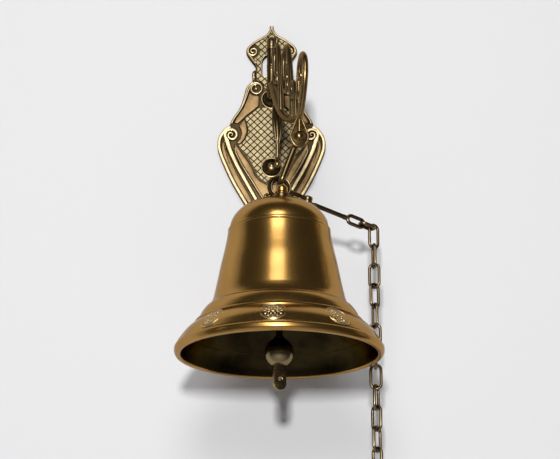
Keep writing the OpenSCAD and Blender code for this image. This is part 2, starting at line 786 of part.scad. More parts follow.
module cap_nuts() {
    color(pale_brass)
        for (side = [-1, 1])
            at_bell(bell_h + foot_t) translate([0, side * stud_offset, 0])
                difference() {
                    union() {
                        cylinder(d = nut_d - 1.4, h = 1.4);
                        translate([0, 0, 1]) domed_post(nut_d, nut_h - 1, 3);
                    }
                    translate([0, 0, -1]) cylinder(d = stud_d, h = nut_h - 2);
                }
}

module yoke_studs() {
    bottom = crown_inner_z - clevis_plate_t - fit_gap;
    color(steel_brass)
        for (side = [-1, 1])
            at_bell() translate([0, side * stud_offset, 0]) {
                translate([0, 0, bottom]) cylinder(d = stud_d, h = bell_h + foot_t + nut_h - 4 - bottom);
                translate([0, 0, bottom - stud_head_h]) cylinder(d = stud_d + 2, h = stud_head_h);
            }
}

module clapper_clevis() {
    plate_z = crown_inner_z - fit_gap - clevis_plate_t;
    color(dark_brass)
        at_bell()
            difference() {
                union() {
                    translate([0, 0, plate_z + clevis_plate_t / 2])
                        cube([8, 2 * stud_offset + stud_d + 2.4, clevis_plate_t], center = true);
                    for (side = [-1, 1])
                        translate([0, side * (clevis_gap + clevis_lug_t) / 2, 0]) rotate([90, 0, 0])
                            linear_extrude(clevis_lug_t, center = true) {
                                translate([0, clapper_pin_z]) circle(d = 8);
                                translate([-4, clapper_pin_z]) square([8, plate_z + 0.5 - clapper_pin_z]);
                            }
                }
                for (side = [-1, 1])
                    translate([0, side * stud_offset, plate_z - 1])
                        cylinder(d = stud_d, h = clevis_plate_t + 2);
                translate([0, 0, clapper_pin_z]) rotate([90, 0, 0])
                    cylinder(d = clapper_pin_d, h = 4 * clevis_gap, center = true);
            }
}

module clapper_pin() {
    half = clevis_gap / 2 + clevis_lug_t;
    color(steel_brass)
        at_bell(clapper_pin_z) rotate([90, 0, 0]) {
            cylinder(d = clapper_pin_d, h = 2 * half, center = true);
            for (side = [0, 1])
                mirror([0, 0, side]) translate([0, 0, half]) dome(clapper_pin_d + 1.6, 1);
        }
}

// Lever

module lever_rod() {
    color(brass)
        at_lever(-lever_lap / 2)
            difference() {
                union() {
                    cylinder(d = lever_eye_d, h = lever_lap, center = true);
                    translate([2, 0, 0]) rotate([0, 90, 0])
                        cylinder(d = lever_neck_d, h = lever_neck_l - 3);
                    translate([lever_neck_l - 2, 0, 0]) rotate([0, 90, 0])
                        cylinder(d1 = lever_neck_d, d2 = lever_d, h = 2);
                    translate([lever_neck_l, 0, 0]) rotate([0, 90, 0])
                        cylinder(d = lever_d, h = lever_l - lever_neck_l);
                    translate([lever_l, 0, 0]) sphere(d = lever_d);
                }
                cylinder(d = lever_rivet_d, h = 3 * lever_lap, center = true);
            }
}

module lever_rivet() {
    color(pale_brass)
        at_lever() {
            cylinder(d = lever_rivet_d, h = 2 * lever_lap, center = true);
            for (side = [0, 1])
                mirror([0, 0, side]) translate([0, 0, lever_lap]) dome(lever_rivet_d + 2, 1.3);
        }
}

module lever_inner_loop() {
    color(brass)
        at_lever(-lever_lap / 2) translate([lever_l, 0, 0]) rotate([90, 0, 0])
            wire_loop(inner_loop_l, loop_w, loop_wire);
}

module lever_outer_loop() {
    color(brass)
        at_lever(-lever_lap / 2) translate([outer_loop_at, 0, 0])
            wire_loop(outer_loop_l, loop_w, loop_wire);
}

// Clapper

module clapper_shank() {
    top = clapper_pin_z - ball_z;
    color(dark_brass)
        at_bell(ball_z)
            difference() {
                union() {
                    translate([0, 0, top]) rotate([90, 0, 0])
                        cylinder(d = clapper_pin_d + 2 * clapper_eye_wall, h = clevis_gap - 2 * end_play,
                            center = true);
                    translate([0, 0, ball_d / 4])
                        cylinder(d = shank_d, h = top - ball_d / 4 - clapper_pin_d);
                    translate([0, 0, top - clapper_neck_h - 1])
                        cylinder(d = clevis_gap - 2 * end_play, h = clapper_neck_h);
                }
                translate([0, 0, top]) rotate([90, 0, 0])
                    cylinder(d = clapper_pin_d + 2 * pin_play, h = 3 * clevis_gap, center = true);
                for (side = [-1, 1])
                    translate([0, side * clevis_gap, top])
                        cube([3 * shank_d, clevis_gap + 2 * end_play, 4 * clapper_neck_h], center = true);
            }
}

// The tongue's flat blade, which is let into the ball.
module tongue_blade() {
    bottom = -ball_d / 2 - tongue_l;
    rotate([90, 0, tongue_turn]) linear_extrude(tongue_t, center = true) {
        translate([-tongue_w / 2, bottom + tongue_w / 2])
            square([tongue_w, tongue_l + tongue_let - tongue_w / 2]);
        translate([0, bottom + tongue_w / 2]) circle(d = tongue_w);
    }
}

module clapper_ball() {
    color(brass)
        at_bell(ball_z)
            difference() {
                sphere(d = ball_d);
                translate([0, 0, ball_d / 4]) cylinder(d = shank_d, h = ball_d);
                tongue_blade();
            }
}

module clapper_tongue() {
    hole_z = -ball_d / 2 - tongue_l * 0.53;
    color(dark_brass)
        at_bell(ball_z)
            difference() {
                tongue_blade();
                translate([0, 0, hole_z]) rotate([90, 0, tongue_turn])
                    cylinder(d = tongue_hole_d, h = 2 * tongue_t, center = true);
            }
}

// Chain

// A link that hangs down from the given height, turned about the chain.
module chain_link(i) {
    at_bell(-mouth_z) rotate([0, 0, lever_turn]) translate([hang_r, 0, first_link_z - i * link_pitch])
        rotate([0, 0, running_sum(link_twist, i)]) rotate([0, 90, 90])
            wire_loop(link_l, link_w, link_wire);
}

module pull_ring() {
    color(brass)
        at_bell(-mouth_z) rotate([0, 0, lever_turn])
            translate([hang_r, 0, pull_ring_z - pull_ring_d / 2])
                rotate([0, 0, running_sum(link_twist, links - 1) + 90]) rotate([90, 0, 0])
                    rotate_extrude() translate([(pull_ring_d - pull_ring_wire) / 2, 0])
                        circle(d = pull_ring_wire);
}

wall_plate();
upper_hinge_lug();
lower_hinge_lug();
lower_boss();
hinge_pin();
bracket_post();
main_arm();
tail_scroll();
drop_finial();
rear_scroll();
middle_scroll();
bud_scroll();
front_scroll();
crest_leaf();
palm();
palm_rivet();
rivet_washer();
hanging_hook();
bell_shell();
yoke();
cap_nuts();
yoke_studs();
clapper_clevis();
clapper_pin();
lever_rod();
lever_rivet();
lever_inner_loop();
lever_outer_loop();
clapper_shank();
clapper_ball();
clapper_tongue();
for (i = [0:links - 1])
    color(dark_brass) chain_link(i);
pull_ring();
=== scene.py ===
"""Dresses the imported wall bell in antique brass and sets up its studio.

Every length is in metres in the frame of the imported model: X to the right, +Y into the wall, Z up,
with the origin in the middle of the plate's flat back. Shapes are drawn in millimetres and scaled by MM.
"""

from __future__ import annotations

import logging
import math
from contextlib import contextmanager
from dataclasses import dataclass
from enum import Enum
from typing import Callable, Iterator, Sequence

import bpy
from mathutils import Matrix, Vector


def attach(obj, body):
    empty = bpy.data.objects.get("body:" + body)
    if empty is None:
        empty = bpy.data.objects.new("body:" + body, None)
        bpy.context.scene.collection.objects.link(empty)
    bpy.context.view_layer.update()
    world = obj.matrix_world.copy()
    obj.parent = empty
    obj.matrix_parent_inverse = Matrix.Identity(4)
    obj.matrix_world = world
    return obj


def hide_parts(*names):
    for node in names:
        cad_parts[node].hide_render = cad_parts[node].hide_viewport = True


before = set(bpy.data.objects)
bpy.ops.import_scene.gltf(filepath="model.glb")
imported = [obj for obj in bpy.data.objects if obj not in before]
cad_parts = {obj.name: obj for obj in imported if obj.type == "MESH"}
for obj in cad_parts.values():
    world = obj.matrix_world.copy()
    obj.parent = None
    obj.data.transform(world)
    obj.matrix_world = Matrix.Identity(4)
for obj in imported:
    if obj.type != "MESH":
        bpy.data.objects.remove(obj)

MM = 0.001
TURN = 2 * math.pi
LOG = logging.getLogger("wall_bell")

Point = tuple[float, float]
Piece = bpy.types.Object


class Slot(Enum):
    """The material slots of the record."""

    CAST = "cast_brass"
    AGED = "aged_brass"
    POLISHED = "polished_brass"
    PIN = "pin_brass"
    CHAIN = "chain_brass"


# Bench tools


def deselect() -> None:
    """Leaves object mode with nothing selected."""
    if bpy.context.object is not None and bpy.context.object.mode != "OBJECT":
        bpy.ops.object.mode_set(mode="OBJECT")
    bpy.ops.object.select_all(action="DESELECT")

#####

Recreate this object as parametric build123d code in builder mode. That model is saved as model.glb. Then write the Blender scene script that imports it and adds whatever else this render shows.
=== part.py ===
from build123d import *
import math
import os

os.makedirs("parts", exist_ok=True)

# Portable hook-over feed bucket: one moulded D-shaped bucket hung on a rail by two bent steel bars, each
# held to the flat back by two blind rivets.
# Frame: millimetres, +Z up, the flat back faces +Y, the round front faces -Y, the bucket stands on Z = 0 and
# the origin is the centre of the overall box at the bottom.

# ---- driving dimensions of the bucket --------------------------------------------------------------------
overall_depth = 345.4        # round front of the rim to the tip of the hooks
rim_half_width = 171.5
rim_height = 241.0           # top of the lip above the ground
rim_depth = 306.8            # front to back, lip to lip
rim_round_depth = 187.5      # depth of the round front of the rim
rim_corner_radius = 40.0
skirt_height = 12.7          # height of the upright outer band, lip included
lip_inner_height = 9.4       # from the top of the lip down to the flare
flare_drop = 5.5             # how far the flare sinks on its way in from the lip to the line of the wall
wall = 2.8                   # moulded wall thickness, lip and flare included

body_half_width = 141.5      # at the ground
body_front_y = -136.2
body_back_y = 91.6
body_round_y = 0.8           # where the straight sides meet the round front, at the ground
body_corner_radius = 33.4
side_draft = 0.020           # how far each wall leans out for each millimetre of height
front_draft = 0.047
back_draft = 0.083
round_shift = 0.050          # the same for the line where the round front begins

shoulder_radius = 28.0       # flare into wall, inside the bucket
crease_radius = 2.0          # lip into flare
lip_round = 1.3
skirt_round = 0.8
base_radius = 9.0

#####

Set problem
Write out, exactly as they stand, the lines from the one containing "wall_plate();" through the one containing "obj.parent = None", both ends included.

The solution
wall_plate();
upper_hinge_lug();
lower_hinge_lug();
lower_boss();
hinge_pin();
bracket_post();
main_arm();
tail_scroll();
drop_finial();
rear_scroll();
middle_scroll();
bud_scroll();
front_scroll();
crest_leaf();
palm();
palm_rivet();
rivet_washer();
hanging_hook();
bell_shell();
yoke();
cap_nuts();
yoke_studs();
clapper_clevis();
clapper_pin();
lever_rod();
lever_rivet();
lever_inner_loop();
lever_outer_loop();
clapper_shank();
clapper_ball();
clapper_tongue();
for (i = [0:links - 1])
    color(dark_brass) chain_link(i);
pull_ring();
=== scene.py ===
"""Dresses the imported wall bell in antique brass and sets up its studio.

Every length is in metres in the frame of the imported model: X to the right, +Y into the wall, Z up,
with the origin in the middle of the plate's flat back. Shapes are drawn in millimetres and scaled by MM.
"""

from __future__ import annotations

import logging
import math
from contextlib import contextmanager
from dataclasses import dataclass
from enum import Enum
from typing import Callable, Iterator, Sequence

import bpy
from mathutils import Matrix, Vector


def attach(obj, body):
    empty = bpy.data.objects.get("body:" + body)
    if empty is None:
        empty = bpy.data.objects.new("body:" + body, None)
        bpy.context.scene.collection.objects.link(empty)
    bpy.context.view_layer.update()
    world = obj.matrix_world.copy()
    obj.parent = empty
    obj.matrix_parent_inverse = Matrix.Identity(4)
    obj.matrix_world = world
    return obj


def hide_parts(*names):
    for node in names:
        cad_parts[node].hide_render = cad_parts[node].hide_viewport = True


before = set(bpy.data.objects)
bpy.ops.import_scene.gltf(filepath="model.glb")
imported = [obj for obj in bpy.data.objects if obj not in before]
cad_parts = {obj.name: obj for obj in imported if obj.type == "MESH"}
for obj in cad_parts.values():
    world = obj.matrix_world.copy()
    obj.parent = None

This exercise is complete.